Even though the region registered lackluster FDI (as a whole) during 2023, the states of Aguascalientes and Querétaro posted good results — with both of them closing the previous year close to record highs.
On the other hand, lower informality rates and increased credit penetration highlight the economic development of the region. Notably, only two of the seven states (Michoacán and Zacatecas) posted higher labor informality rates than the national average.
With a lower share of informal workforce, credit penetration has increased, raising the number of consumer loans from commercial banks to 65 per one hundred adults by the end of 2023, up from 59 at the end of 2019.
During the past four years, the total number of consumer loans from commercial banks increased by 17% (vs. +9% for the rest of the country) to close the year 2023 at over 12.7 million loan contracts within the region.
On top of this, Mexican bank’s corporate loan books had never been as exposed to “el Bajío” as they have been in recent quarters, at 16% of the total loan book.
Follow the young
According to projections by the Mexican population council (CONAPO), prime-age adults as a percentage of the total population peaked at a staggering 50% in 2024. However, this rate is expected to decline to around 44% by 2060 — 6 percentage points below current levels and similar to those observed in the year 2000, but with a much lower share of children and young adults.
According to INEGI and CONAPO, GDP per prime-age adult (PAA) closed at around MXN $456 K in 2022 — 55% higher than in 2012, but 2% lower when adjusted for inflation.
When examining each state individually, a relationship appears between real GDP growth and the growth of the prime-age adult population. Quintana Roo stands out as a notable example; the southern state saw its prime-age adult population increase by more than 40% and experienced real GDP growth of over 25% from 2012 to 2022.
Out of the 16 states that reported prime-age adult (PAA) growth above the national median, only four states — Tlaxcala, Puebla, Chiapas, and Coahuila — reported sub-par economic growth during the same period, i.e., below the median.
As PAA share in the total population is set to decline by about 6 points in the following 36 years, we explore which regions of the country are expected to report the least impactful changes on the young adult population.
The Mexican capital — which is responsible of around 15% of the country’s GDP, is expected to go from a PAA share of 53% to close to 40% in 2060.
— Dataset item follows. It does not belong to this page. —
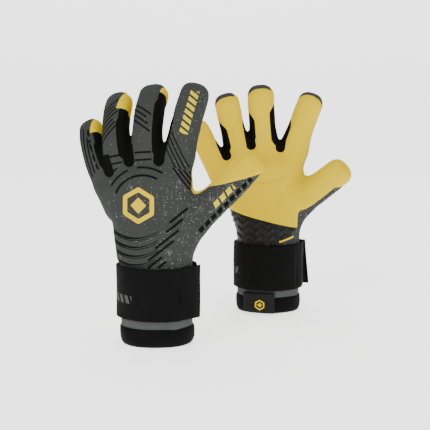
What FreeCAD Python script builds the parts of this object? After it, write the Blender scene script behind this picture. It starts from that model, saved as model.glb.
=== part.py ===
"""A pair of goalkeeper gloves, standing on their cuffs with the fingers up.

Millimetres, +Z up. The left glove shows its back to -Y and the right glove shows its palm to -Y.
Each glove is drawn once in its own hand frame (x towards the thumb, y towards the palm, z towards the
fingertips) and then placed; the right glove is the mirrored one. Each finger is a curved elliptical tube with
a round foot, which turns in a round seat in the hand.
"""
import FreeCAD, Part
import math
import os
from FreeCAD import Placement, Rotation, Vector

# ---- driving dimensions -------------------------------------------------------------------------
FOAM = 3.6              # latex or back panel with its foam and lining, one layer
GAP = 0.4               # clearance between parts that move past each other
FLEX_DEG = 54.0         # how far a finger bends at the knuckle
THUMB_FLEX_DEG = 45.0
SEAT_RIM = 1.6          # how far the hand stands proud round a finger's foot
SEAT_DEPTH = 30.0       # how far a finger's tube is carried down into the hand
GUSSET_HALF = 4.2       # half width of the strip between a finger's front and back
GUSSET_STOP = 17.0      # the strip ends this far short of the fingertip's cap
DOME_STEPS = (25.0, 50.0, 70.0)

WRIST_A, WRIST_B = 38.5, 27.0       # half width and half depth of the wrist sleeve
HEM_TOP = 20.0
HEM_SWELL = 1.2
SLEEVE_TOP = 86.0
SLEEVE_WALL = 3.0
STRAP_LOW, STRAP_HIGH = 30.0, 86.0
STRAP_THICK = 2.4
STRAP_STANDOFF = 2.2                # room for the hook and loop layers under the strap
STRAP_END_ANGLE = 50.0              # where the strap's free end leaves the wrist, from the thumb side
STRAP_END_LENGTH = 25.0
PATCH_THICK = 0.8
PULL_TAB_X = (-30.0, 6.0)
PULL_TAB_Z = (2.0, 27.0)
PULL_TAB_THICK = 2.6
LINING = 1.0
PRINT_THICK = 0.6
BADGE_SIZE = 38.0
BADGE_X, BADGE_Z = -17.0, 150.0
TAB_BADGE_SIZE = 13.0
BIG = 150.0

PLACE = {"left": Vector(-67.24, -70, 0), "right": Vector(60.76, 70, 0)}

# Each finger: knuckle point, lean sideways, lean to the palm, turn about its own length, total curl,
# length from the knuckle, half width, half depth.
FINGERS = {
    "left": {
        "little": ((-57, 19.5, 173), -23, 4, -17, 40, 69, 12.9, 11.6),
        "ring": ((-38, 11, 186), -11, 4, -22, 42, 83, 13.8, 12.4),
        "middle": ((-9, 3, 190), -3, 4, -18, 40, 87, 14.4, 12.8),
        "index": ((22, -5, 187), 13, 2, -14, 14, 86, 14.4, 12.8),
        "thumb": ((64, 0, 155), 45, 8, 10, 10, 62, 16.0, 14.2),
    },
    "right": {
        "little": ((-59, 6, 173), -30, 4, -6, 25, 67, 12.9, 11.6),
        "ring": ((-36, 3, 189), -15, 4, -4, 30, 80, 13.8, 12.4),
        "middle": ((-5, 0, 192), -6, 4, 0, 30, 85, 14.4, 12.8),
        "index": ((25.5, 0, 187), 18, 4, 3, 25, 83, 14.4, 12.8),
        "thumb": ((49, 6, 143), 46, 26, 10, 10, 61, 16.0, 14.2),
    },
}
# Half widths of each finger's neck, where it would press on its neighbours: little-finger side, thumb side.
NECKS = {
    "left": {"little": (20, 10.0), "ring": (10.5, 11.6), "middle": (12.2, 13.2), "index": (13.2, 20)},
    "right": {"little": (20, 11.4), "ring": (12.0, 12.8), "middle": (13.2, 12.4), "index": (12.4, 20)},
}
NECK_TOP = 34.0         # above this the finger has its full width again
STRAIGHT = 12.0         # the foot of every finger is straight this far, then it curls
GUSSET_SIDES = {"little": (1,), "ring": (-1, 1), "middle": (-1, 1), "index": (-1,)}

# The hand between wrist and knuckles: height, centre x and y, half width, half depth, turn about z.
HAND = {
    "left": ((86, 0, 0, 38.5, 27, 0), (105, 0, 0, 40, 25.5, -3), (128, -3, 1, 44, 23.5, -8),
             (150, -8, 3, 47.5, 21, -13), (172, -13, 5, 51, 18.6, -17), (190, -15, 6, 53, 17.6, -18)),
    "right": ((86, 0, 0, 38.5, 27, 0), (105, -1, 0, 40, 25.5, 0), (128, -5, 0, 44, 23, -1),
              (150, -11, 1, 48.5, 20.5, -3), (172, -16, 2, 53, 18.2, -5), (190, -17, 2, 55, 17.4, -6)),
}
THUMB_ROOT = 50.0       # how far the thumb's tube is carried back into the hand
LATEX_EDGE_Z = (125.0, 104.0)       # the palm latex's lower edge, little-finger side and thumb side

os.makedirs("parts", exist_ok=True)


# ---- helpers ------------------------------------------------------------------------------------
def ellipse_wire(a, b, z=0.0, centre=(0, 0), turn=0.0):
    wire = Part.Wire(Part.Ellipse(Vector(a, 0, 0), Vector(0, b, 0), Vector(0, 0, 0)).toShape())
    wire.rotate(Vector(0, 0, 0), Vector(0, 0, 1), turn)
    wire.translate(Vector(centre[0], centre[1], z))
    return wire


def ellipse_tube(a, b, low, high):
    return Part.Face(ellipse_wire(a, b, low)).extrude(Vector(0, 0, high - low))


def ring(a, b, wall, low, high):
    """An upright elliptical ring with its inner half axes a and b."""
    return ellipse_tube(a + wall, b + wall, low, high).cut(ellipse_tube(a, b, low - 1, high + 1))


def block(x0, x1, y0, y1, z0, z1):
    return Part.makeBox(x1 - x0, y1 - y0, z1 - z0, Vector(x0, y0, z0))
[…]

Besides impacting the labor force supply, the aging of the country’s population could also significantly affect consumer credit and spending. Estimates from INEGI’s Financial Inclusion Survey (ENIF, 2021) show that credit penetration hovered around 35% for adults aged between 20 and 54, compared to 22% for the rest of the adult population.
Cash in the bank
According to CNBV data, the average banking account (excluding corporates) in Mexico closed the month of April with a balance of around MXN $24 K — a figure that remained flat YoY.
Time deposit (or savings) accounts, on the other hand, recorded an average balance of MXN $560 K (+20% YoY).
Note however, that these last figures could be heavily skewed by accounts with large balances — i.e. the average balance of two accounts, one with $1 million, and the other with zero funds is $500 K.
As banking penetration continues to rise in the country, increase in average cash balances could shed light on those regions where there’s also been a rise in economic development. Out of the 16 states with an above median CAGR on their average cash balances, only 5 recorded an economic growth below the country’s median.
All in all, it’s hard to pinpoint exactly where the next economic hub will develop in the country, although the Bajío and Northern regions are making a strong case for themselves.
However, the deterioration in key performance indicators (KPIs) associated with economic growth for two of the country’s key states—Mexico City and the State of Mexico—combined with an aging population at rates considerably higher than the national average, opens up interesting opportunities for other states to increase their share and influence in the overall Mexican economy.
Adults aged between 20 and 54 years old.